**INSTRUCTIONS FOR THE TASK**
Please copy all the lines that follow, word for word.

'''

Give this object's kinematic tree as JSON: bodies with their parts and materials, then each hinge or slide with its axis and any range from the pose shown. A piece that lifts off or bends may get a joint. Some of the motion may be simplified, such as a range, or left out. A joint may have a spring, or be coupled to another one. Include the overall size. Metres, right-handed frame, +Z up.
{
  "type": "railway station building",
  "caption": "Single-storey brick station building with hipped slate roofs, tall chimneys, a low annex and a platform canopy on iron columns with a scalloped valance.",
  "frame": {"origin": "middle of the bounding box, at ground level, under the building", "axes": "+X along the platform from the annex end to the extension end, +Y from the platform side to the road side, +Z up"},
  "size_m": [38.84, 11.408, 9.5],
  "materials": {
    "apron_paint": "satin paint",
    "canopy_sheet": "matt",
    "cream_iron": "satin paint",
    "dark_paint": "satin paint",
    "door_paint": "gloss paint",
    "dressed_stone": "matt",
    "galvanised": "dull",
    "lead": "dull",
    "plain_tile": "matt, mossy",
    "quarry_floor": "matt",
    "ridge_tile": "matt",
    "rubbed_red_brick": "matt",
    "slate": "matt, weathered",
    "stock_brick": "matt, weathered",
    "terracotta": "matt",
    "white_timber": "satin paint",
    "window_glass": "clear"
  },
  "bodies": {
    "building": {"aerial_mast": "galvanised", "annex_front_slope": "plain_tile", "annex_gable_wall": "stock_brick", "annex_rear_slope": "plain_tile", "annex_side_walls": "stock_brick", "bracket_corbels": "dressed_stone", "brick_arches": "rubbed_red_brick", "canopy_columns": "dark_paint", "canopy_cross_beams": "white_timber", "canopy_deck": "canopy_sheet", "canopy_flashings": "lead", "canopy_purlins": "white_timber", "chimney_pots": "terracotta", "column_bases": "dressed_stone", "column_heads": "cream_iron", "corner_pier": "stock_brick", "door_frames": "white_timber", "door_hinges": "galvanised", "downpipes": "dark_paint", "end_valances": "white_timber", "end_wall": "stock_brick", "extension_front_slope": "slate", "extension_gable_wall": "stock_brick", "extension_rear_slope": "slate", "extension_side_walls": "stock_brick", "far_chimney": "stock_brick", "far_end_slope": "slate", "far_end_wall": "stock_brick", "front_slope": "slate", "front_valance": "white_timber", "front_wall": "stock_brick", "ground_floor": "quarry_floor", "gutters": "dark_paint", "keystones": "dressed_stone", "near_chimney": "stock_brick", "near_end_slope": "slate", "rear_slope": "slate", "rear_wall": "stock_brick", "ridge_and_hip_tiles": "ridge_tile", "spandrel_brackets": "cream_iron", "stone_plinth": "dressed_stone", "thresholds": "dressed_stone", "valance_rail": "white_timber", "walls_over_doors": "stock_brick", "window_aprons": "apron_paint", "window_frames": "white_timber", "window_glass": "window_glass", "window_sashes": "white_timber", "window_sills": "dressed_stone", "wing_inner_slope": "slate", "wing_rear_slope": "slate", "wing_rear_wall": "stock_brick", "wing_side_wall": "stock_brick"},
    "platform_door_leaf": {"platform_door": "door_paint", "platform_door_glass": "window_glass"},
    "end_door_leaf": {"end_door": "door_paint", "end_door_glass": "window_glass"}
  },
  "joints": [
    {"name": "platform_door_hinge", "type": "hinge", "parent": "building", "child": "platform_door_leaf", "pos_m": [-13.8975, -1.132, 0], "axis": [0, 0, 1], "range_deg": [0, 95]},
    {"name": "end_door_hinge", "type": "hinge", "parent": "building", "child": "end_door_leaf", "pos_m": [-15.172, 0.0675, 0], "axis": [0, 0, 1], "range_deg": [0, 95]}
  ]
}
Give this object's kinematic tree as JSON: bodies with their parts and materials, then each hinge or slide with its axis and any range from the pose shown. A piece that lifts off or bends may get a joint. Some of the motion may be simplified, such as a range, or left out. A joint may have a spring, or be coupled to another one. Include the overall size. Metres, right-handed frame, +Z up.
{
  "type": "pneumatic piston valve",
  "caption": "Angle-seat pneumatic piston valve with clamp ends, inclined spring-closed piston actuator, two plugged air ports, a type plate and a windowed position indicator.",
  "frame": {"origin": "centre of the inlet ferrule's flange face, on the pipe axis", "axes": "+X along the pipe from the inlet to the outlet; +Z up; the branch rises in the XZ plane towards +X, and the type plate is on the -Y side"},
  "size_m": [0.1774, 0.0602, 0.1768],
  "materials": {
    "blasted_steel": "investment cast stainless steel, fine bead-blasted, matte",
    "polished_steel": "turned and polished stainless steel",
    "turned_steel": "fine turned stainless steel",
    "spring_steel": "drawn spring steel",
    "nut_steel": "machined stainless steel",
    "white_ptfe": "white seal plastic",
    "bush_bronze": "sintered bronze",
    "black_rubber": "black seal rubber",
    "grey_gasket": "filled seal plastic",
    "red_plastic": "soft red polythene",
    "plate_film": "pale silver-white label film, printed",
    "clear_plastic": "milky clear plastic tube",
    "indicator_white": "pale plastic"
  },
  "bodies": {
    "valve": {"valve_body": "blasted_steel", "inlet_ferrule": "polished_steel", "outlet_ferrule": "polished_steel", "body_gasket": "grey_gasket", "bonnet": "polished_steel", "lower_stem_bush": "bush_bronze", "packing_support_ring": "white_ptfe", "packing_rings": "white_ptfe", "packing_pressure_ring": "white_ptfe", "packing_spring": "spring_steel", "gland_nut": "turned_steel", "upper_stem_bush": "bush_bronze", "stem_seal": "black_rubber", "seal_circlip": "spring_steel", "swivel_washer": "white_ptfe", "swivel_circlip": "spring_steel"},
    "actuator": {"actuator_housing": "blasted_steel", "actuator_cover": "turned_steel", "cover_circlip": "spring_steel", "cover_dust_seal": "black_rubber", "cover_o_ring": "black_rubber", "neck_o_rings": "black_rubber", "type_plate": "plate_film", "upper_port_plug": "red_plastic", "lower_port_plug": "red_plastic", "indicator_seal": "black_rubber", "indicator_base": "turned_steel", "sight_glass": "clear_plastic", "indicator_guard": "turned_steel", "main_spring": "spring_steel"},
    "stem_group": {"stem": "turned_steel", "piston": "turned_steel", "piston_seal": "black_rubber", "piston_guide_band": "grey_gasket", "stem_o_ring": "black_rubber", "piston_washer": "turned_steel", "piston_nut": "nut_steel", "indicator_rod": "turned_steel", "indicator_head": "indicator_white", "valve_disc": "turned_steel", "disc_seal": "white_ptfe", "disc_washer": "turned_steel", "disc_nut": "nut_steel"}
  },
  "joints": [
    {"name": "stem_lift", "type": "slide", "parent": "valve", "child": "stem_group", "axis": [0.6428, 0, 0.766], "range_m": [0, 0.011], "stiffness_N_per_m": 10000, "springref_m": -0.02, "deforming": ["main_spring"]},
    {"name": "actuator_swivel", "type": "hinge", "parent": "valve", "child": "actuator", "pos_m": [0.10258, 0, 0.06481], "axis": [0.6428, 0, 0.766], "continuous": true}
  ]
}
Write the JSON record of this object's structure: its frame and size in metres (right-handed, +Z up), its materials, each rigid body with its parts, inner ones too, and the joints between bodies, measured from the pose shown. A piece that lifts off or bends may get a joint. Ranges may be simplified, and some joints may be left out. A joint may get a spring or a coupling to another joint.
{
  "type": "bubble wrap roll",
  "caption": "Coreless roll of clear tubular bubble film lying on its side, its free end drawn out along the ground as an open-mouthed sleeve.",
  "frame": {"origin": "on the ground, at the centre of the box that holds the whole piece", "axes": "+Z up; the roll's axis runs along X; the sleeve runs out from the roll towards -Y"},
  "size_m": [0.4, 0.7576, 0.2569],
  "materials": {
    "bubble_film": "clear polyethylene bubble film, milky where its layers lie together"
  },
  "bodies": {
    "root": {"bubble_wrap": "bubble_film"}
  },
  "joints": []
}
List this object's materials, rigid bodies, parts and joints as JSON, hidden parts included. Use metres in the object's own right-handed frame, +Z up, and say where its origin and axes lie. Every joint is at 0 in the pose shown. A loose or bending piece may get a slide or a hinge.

'''

**SOLUTION FOR THIS EXERCISE**
Give this object's kinematic tree as JSON: bodies with their parts and materials, then each hinge or slide with its axis and any range from the pose shown. A piece that lifts off or bends may get a joint. Some of the motion may be simplified, such as a range, or left out. A joint may have a spring, or be coupled to another one. Include the overall size. Metres, right-handed frame, +Z up.
{
  "type": "railway station building",
  "caption": "Single-storey brick station building with hipped slate roofs, tall chimneys, a low annex and a platform canopy on iron columns with a scalloped valance.",
  "frame": {"origin": "middle of the bounding box, at ground level, under the building", "axes": "+X along the platform from the annex end to the extension end, +Y from the platform side to the road side, +Z up"},
  "size_m": [38.84, 11.408, 9.5],
  "materials": {
    "apron_paint": "satin paint",
    "canopy_sheet": "matt",
    "cream_iron": "satin paint",
    "dark_paint": "satin paint",
    "door_paint": "gloss paint",
    "dressed_stone": "matt",
    "galvanised": "dull",
    "lead": "dull",
    "plain_tile": "matt, mossy",
    "quarry_floor": "matt",
    "ridge_tile": "matt",
    "rubbed_red_brick": "matt",
    "slate": "matt, weathered",
    "stock_brick": "matt, weathered",
    "terracotta": "matt",
    "white_timber": "satin paint",
    "window_glass": "clear"
  },
  "bodies": {
    "building": {"aerial_mast": "galvanised", "annex_front_slope": "plain_tile", "annex_gable_wall": "stock_brick", "annex_rear_slope": "plain_tile", "annex_side_walls": "stock_brick", "bracket_corbels": "dressed_stone", "brick_arches": "rubbed_red_brick", "canopy_columns": "dark_paint", "canopy_cross_beams": "white_timber", "canopy_deck": "canopy_sheet", "canopy_flashings": "lead", "canopy_purlins": "white_timber", "chimney_pots": "terracotta", "column_bases": "dressed_stone", "column_heads": "cream_iron", "corner_pier": "stock_brick", "door_frames": "white_timber", "door_hinges": "galvanised", "downpipes": "dark_paint", "end_valances": "white_timber", "end_wall": "stock_brick", "extension_front_slope": "slate", "extension_gable_wall": "stock_brick", "extension_rear_slope": "slate", "extension_side_walls": "stock_brick", "far_chimney": "stock_brick", "far_end_slope": "slate", "far_end_wall": "stock_brick", "front_slope": "slate", "front_valance": "white_timber", "front_wall": "stock_brick", "ground_floor": "quarry_floor", "gutters": "dark_paint", "keystones": "dressed_stone", "near_chimney": "stock_brick", "near_end_slope": "slate", "rear_slope": "slate", "rear_wall": "stock_brick", "ridge_and_hip_tiles": "ridge_tile", "spandrel_brackets": "cream_iron", "stone_plinth": "dressed_stone", "thresholds": "dressed_stone", "valance_rail": "white_timber", "walls_over_doors": "stock_brick", "window_aprons": "apron_paint", "window_frames": "white_timber", "window_glass": "window_glass", "window_sashes": "white_timber", "window_sills": "dressed_stone", "wing_inner_slope": "slate", "wing_rear_slope": "slate", "wing_rear_wall": "stock_brick", "wing_side_wall": "stock_brick"},
    "platform_door_leaf": {"platform_door": "door_paint", "platform_door_glass": "window_glass"},
    "end_door_leaf": {"end_door": "door_paint", "end_door_glass": "window_glass"}
  },
  "joints": [
    {"name": "platform_door_hinge", "type": "hinge", "parent": "building", "child": "platform_door_leaf", "pos_m": [-13.8975, -1.132, 0], "axis": [0, 0, 1], "range_deg": [0, 95]},
    {"name": "end_door_hinge", "type": "hinge", "parent": "building", "child": "end_door_leaf", "pos_m": [-15.172, 0.0675, 0], "axis": [0, 0, 1], "range_deg": [0, 95]}
  ]
}
Give this object's kinematic tree as JSON: bodies with their parts and materials, then each hinge or slide with its axis and any range from the pose shown. A piece that lifts off or bends may get a joint. Some of the motion may be simplified, such as a range, or left out. A joint may have a spring, or be coupled to another one. Include the overall size. Metres, right-handed frame, +Z up.
{
  "type": "pneumatic piston valve",
  "caption": "Angle-seat pneumatic piston valve with clamp ends, inclined spring-closed piston actuator, two plugged air ports, a type plate and a windowed position indicator.",
  "frame": {"origin": "centre of the inlet ferrule's flange face, on the pipe axis", "axes": "+X along the pipe from the inlet to the outlet; +Z up; the branch rises in the XZ plane towards +X, and the type plate is on the -Y side"},
  "size_m": [0.1774, 0.0602, 0.1768],
  "materials": {
    "blasted_steel": "investment cast stainless steel, fine bead-blasted, matte",
    "polished_steel": "turned and polished stainless steel",
    "turned_steel": "fine turned stainless steel",
    "spring_steel": "drawn spring steel",
    "nut_steel": "machined stainless steel",
    "white_ptfe": "white seal plastic",
    "bush_bronze": "sintered bronze",
    "black_rubber": "black seal rubber",
    "grey_gasket": "filled seal plastic",
    "red_plastic": "soft red polythene",
    "plate_film": "pale silver-white label film, printed",
    "clear_plastic": "milky clear plastic tube",
    "indicator_white": "pale plastic"
  },
  "bodies": {
    "valve": {"valve_body": "blasted_steel", "inlet_ferrule": "polished_steel", "outlet_ferrule": "polished_steel", "body_gasket": "grey_gasket", "bonnet": "polished_steel", "lower_stem_bush": "bush_bronze", "packing_support_ring": "white_ptfe", "packing_rings": "white_ptfe", "packing_pressure_ring": "white_ptfe", "packing_spring": "spring_steel", "gland_nut": "turned_steel", "upper_stem_bush": "bush_bronze", "stem_seal": "black_rubber", "seal_circlip": "spring_steel", "swivel_washer": "white_ptfe", "swivel_circlip": "spring_steel"},
    "actuator": {"actuator_housing": "blasted_steel", "actuator_cover": "turned_steel", "cover_circlip": "spring_steel", "cover_dust_seal": "black_rubber", "cover_o_ring": "black_rubber", "neck_o_rings": "black_rubber", "type_plate": "plate_film", "upper_port_plug": "red_plastic", "lower_port_plug": "red_plastic", "indicator_seal": "black_rubber", "indicator_base": "turned_steel", "sight_glass": "clear_plastic", "indicator_guard": "turned_steel", "main_spring": "spring_steel"},
    "stem_group": {"stem": "turned_steel", "piston": "turned_steel", "piston_seal": "black_rubber", "piston_guide_band": "grey_gasket", "stem_o_ring": "black_rubber", "piston_washer": "turned_steel", "piston_nut": "nut_steel", "indicator_rod": "turned_steel", "indicator_head": "indicator_white", "valve_disc": "turned_steel", "disc_seal": "white_ptfe", "disc_washer": "turned_steel", "disc_nut": "nut_steel"}
  },
  "joints": [
    {"name": "stem_lift", "type": "slide", "parent": "valve", "child": "stem_group", "axis": [0.6428, 0, 0.766], "range_m": [0, 0.011], "stiffness_N_per_m": 10000, "springref_m": -0.02, "deforming": ["main_spring"]},
    {"name": "actuator_swivel", "type": "hinge", "parent": "valve", "child": "actuator", "pos_m": [0.10258, 0, 0.06481], "axis": [0.6428, 0, 0.766], "continuous": true}
  ]
}
Write the JSON record of this object's structure: its frame and size in metres (right-handed, +Z up), its materials, each rigid body with its parts, inner ones too, and the joints between bodies, measured from the pose shown. A piece that lifts off or bends may get a joint. Ranges may be simplified, and some joints may be left out. A joint may get a spring or a coupling to another joint.
{
  "type": "bubble wrap roll",
  "caption": "Coreless roll of clear tubular bubble film lying on its side, its free end drawn out along the ground as an open-mouthed sleeve.",
  "frame": {"origin": "on the ground, at the centre of the box that holds the whole piece", "axes": "+Z up; the roll's axis runs along X; the sleeve runs out from the roll towards -Y"},
  "size_m": [0.4, 0.7576, 0.2569],
  "materials": {
    "bubble_film": "clear polyethylene bubble film, milky where its layers lie together"
  },
  "bodies": {
    "root": {"bubble_wrap": "bubble_film"}
  },
  "joints": []
}
List this object's materials, rigid bodies, parts and joints as JSON, hidden parts included. Use metres in the object's own right-handed frame, +Z up, and say where its origin and axes lie. Every joint is at 0 in the pose shown. A loose or bending piece may get a slide or a hinge.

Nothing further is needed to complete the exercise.